▸ Data:
------------
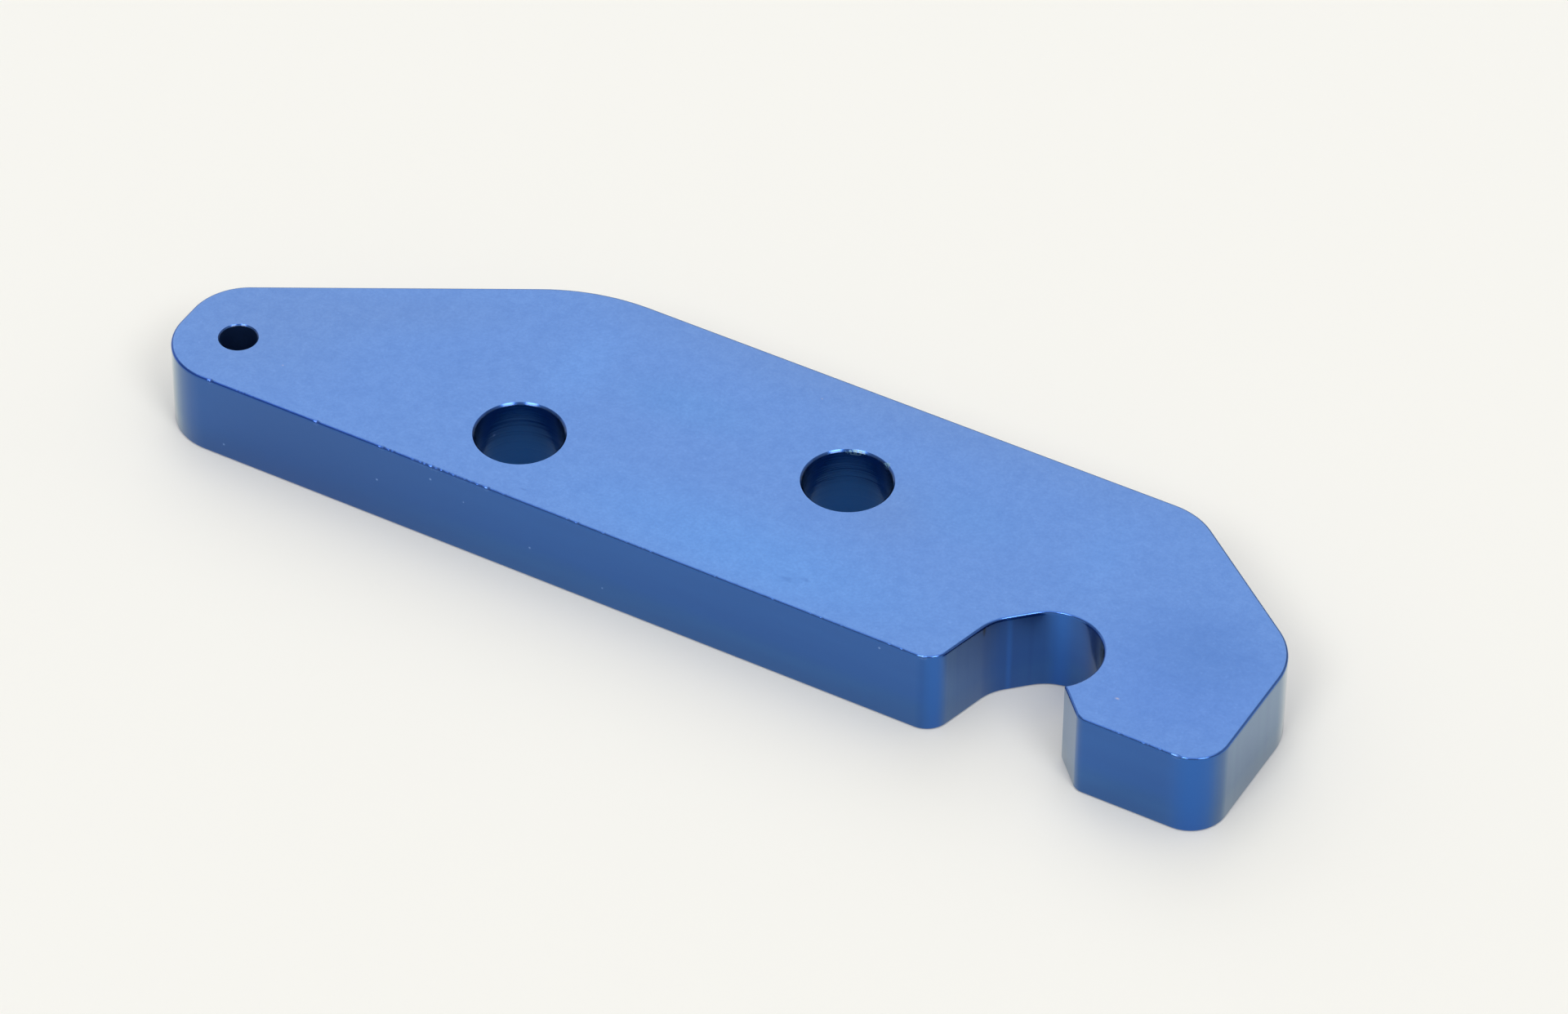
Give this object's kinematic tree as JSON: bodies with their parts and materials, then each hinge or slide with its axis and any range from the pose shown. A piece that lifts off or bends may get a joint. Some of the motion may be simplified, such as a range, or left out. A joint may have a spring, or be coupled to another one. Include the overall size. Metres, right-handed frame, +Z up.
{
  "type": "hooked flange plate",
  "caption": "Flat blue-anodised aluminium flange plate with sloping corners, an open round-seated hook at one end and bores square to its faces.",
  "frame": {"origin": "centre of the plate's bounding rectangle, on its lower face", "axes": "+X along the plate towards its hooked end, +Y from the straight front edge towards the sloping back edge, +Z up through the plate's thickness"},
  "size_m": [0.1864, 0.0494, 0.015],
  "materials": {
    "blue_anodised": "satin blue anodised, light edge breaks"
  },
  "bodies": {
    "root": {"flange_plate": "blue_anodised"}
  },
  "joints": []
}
------------
▸ What to produce: Every line above should be written out again exactly as it stands.

▸ Full output:
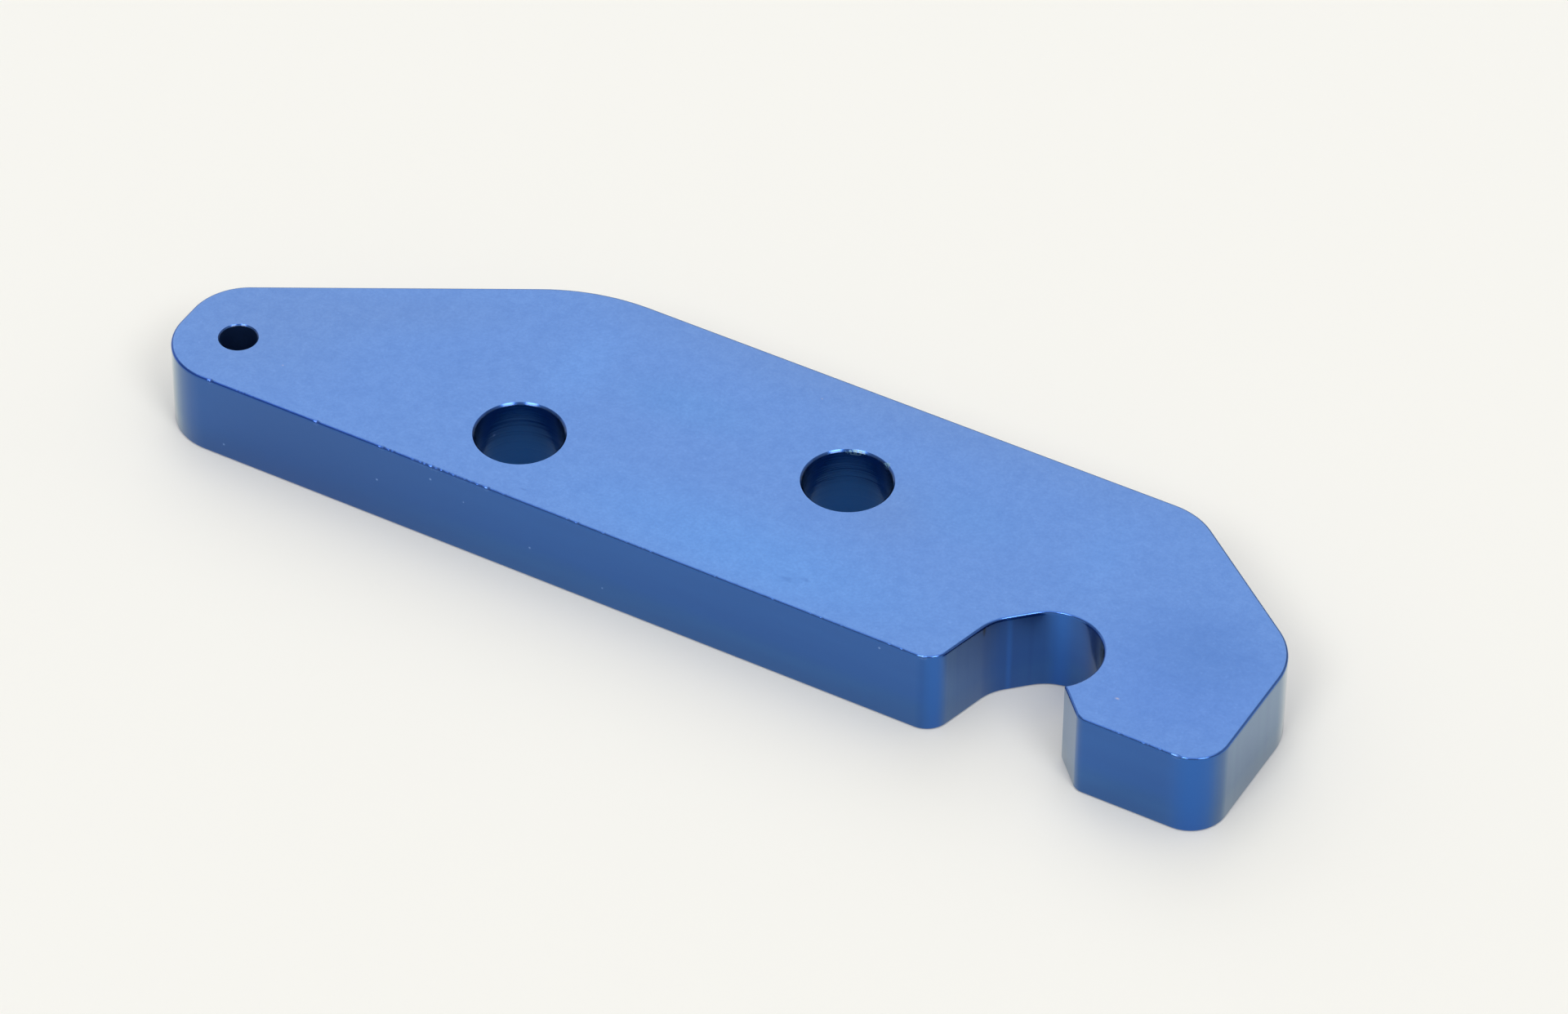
Give this object's kinematic tree as JSON: bodies with their parts and materials, then each hinge or slide with its axis and any range from the pose shown. A piece that lifts off or bends may get a joint. Some of the motion may be simplified, such as a range, or left out. A joint may have a spring, or be coupled to another one. Include the overall size. Metres, right-handed frame, +Z up.
{
  "type": "hooked flange plate",
  "caption": "Flat blue-anodised aluminium flange plate with sloping corners, an open round-seated hook at one end and bores square to its faces.",
  "frame": {"origin": "centre of the plate's bounding rectangle, on its lower face", "axes": "+X along the plate towards its hooked end, +Y from the straight front edge towards the sloping back edge, +Z up through the plate's thickness"},
  "size_m": [0.1864, 0.0494, 0.015],
  "materials": {
    "blue_anodised": "satin blue anodised, light edge breaks"
  },
  "bodies": {
    "root": {"flange_plate": "blue_anodised"}
  },
  "joints": []
}